As we completed our Transnistria entry forms en route, my translator, Viorel, gave me some additional tips on the tourist routine: “If they ask, say you’ve come to get some Kvint.”

The internationally exported cognac, “the beverage that gives pleasure,” according to its website, is a source of great pride for Transnistria, although the enclave’s infamy as a trafficking haven for everything from guns and people to cigarettes and frozen foods likely eclipses its reputation for brandy.

After a bumpy 90-minute ride east, we reached the border, a checkpoint and small collection of booths guarded by a handful of Cossack cap-wearing troops with Kalashnikovs slung over their backs.

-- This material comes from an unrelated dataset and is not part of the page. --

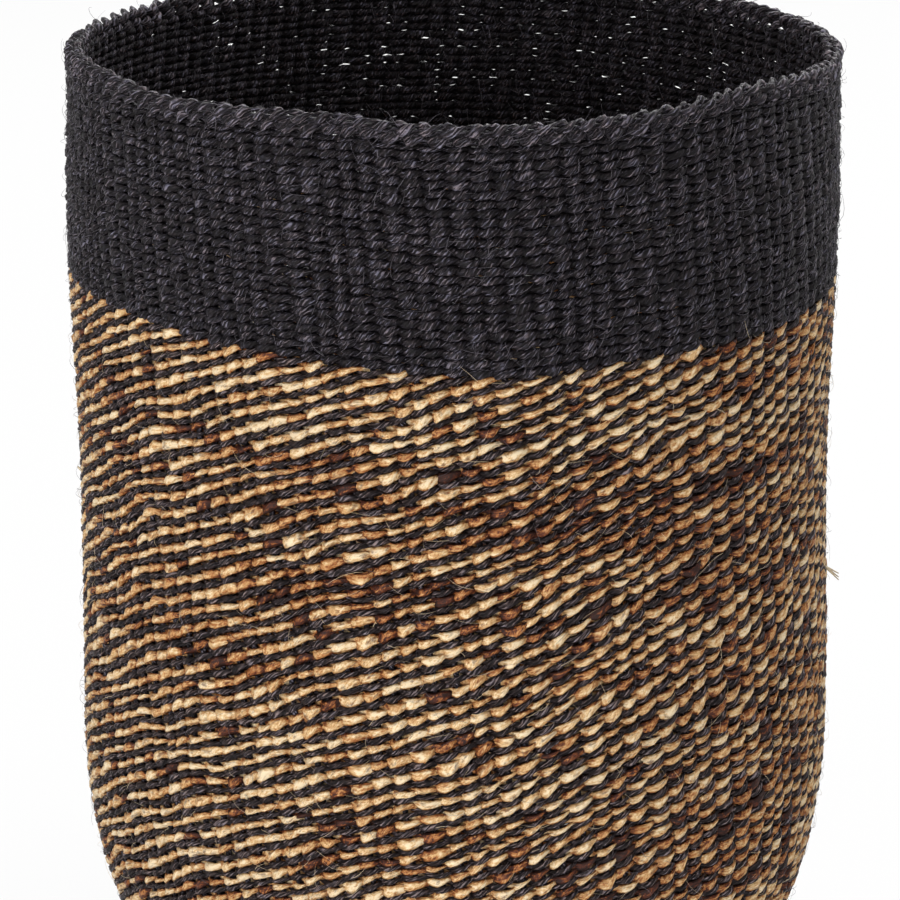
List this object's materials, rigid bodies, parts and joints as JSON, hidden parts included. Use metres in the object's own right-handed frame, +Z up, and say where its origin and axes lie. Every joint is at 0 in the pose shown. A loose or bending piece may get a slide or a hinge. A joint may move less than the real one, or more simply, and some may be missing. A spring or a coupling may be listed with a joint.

First at a kiosk, then inside a modest cabin, stony-faced officers maintained a stern silence while flicking through my passport. Without having to mention cognac once, I was given the all clear and headed back to the bus.

Tiraspol

Much has been written about the time-warp aesthetic of Transnistria, which served as the industrialized region of Soviet-era Moldova, although driving through it is more a case of back-and-forth time-traveling—a simple turn of the head can add or subtract 40 years. At one moment you’re staring at old Russian-made Ladas parked outside a dreary apartment block backdropped by a sprawling factory, the next a flashy Mercedes passes by, or you catch a glimpse of the Sheriff Stadium, a massive modern football arena built by (and named after) the region’s biggest company, whose name is plastered on gas stations and billboards.

But despite the sporadic additions of modernity, one travel guide’s description of the republic as “an open air Soviet museum” rings particularly true when we reach October 25th Street, Tiraspol’s main road and a reference to the Russian revolution. 

A statue of Lenin in front of the Parliament building. Tiraspol, Moldova. November 2013.
A statue of Lenin in front of the Parliament building in Tiraspol in November 2013.

Courtesy of Davin Ellicson

Fronted by a Lenin statue several meters high and topped by a flag bearing the hammer and sickle, Transnistria’s parliamentary building looks every bit as communist as the name of its legislature—still the Supreme Soviet, which has governed the region as the Pridnestrovian Moldavian Republic since it declared independence in 1990 as the Soviet empire crumbled.

Across the road, soldier statues flank a war memorial inscribed with the names of the Transnistrian troops who died in the country’s war against the Moldovan government fought mostly in 1992. Although brief, the conflict claimed about 1,500 lives and only ended when Russian troops and tanks—like the T-34 that has been mounted on a platform as part of the memorial—arrived and backed the separatists.

Children play on a tank, a monument to Transnistria's 1992 war of secession with Moldova in which over 1000 people were killed.
Children play on a tank, a monument to Transnistria's 1992 war of secession with Moldova, in Tiraspol in November 2013.

Courtesy of Davin Ellicson

Since then, the enclave has remained in limbo. Yes, it has adopted a constitution and developed its own military, postal system, currency, and license plates, but not a single United Nations member has recognized it as anything other than a territory within Moldova, statistically Europe’s poorest nation.

Even Russia, whose soldiers never left after the ceasefire and still guard hidden weapon dumps, has refused to recognize its sovereignty, though it’s no secret Russian cash and gas underpins its economy. Pro-EU Moldova sees Transnistria as a threat to national security, while experts around the world are asking whether the enclave could be “the next Crimea.”